Quando è rientrato non
aveva più gli occhi stretti. Il piccolo dormiva. In casa c’era silenzio. Non mi
ha detto nulla, si è versato un bicchiere d’acqua poi, mi ha guardato. Non
aveva gli occhi cattivi. Mi ha guardato a lungo, poi mi ha parlato, poi mi ha
baciato, poi mi ha accarezzato il livido sotto gli occhi, mi ha baciato il
livido, poi mi ha slacciato la camicetta e il reggiseno, mi ha slacciato i
jeans, poi mi ha portato in camera. Il piccolo no, continua a dormire
tranquillo.
Arrivo finalmente in
ufficio. Saluto la collega e abbasso la testa verso la tastiera del pc facendo
cadere i capelli sulla faccia. No, non vado a bere il caffè. Non voglio stare
con la gente, non voglio che mi facciano domande, che mi chiedano cosa hai fatto
di bello ieri sera, sempre ammesso che qualche collega uomo non mi chieda dove
sono andata a sbattere la faccia e mi dica stai attenta quando fai i mestieri,
l’ho sempre detto che non sei una donna di casa, che lui saprebbe come
occuparmi il tempo…
Accendo subito il
computer e mi metto al lavoro. Apro la mail. La solita fila infinita di
messaggi a cui dare una risposta. C’è la mail di buongiorno piena di cuoricini
del ragazzo dell’ufficio acquisti. Ma non sorrido, come al solito non rispondo,
la cancello, poi svuoto subito la casella di posta eliminata. Guardo l’iPhone.

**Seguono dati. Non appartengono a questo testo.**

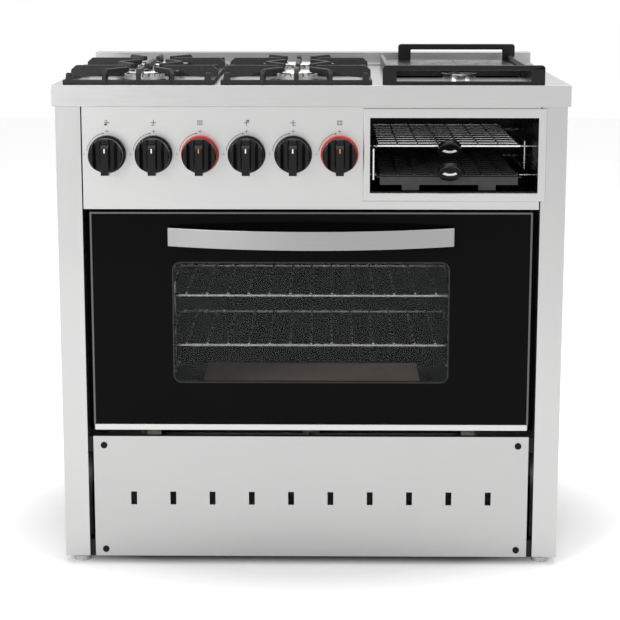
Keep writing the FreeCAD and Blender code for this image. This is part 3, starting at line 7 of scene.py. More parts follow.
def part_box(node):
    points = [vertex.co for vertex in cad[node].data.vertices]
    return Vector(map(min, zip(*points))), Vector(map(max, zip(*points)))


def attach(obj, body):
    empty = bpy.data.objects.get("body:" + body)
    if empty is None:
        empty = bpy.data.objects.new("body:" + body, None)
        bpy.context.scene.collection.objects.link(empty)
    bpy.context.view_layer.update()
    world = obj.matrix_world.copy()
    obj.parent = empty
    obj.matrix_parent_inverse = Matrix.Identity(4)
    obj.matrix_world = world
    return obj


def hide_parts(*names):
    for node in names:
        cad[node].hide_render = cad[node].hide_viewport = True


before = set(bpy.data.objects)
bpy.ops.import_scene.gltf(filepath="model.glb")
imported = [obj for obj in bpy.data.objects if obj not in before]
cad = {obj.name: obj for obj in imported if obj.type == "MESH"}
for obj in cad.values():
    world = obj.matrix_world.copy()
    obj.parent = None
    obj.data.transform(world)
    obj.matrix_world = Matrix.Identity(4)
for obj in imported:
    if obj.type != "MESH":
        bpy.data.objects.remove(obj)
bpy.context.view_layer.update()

Un messaggio su WhatsApp. È lui. Mi dice scusa per ieri sera, perdonami, però
poi è stato bellissimo, torna presto stasera, ti aspetto, ho voglia di vederti,
mi manchi… Non rispondo, mi alzo, vado in bagno. Devo vomitare”.
Con la sua magistrale
interpretazione, Cinzia Ugatti ha calato un velo di tristezza su ogni
donna presente e di palese ribellione alle parole che raccontano la vita
infelice di tante, troppe, ormai, dell’altra metà del cielo. Quasi si fa fatica
a riprendere la spensieratezza, la ragione per cui ci si trova al Ridotto, ma è
solo all’inizio, perché The show must go on e dietro le quinte c’è
Gennaro De Rosa, che scalpita, pronto a farci ripigliare e a godere dello
spettacolo che Gianluca Tortora ha voluto regalare ai suoi abbonati. GRAZIE!
Gennaro De Rosa,
vincitore del Premio Charlot 2015, è una cara conoscenza, per chi l’ha
lanciato nel mondo del cabaret: il Patron Claudio Tortora e nel segno
della continuità del figlio Gianluca. È affezionato, si vede, si sente,
al pubblico Salernitano e non si risparmia sul palco. Con una spontaneità che
ammalia, inizia con il cantare un pezzo di Carosone che lancia a mille
l’adrenalina di chi lo ascolta e l’accompagna con lo schiocchio delle mani. Il
suo spettacolo è un turbinio di battute, spontanee, semplici, ma tanto
divertenti, porte con garbo, con il sorriso, con educazione e rispetto. Il
pubblico lo applaude, ride, apprezza il suo spettacolo che alterna non solo
canzoni di pregio “Tu si na cosa grande” “A tazze e caffè”, ma anche quelle
conosciute, quale repertorio, della canzone macchiettistica napoletana. Gi
autori rispondono al nome di Raffele Viviani “O guappe nammurate”, di
Armando Gill “Allora “e di Pisano e Cioffi “Fatte Pittà”.
Uno spettacolo, dosato,
calibrato in maniera piacevole, dove la battuta inizia e completa la voce
limpida di Gennaro, un napoletano appassionato, che non può non concludere il
suo spettacolo con il Principe della risata “Malafemmene: Totò.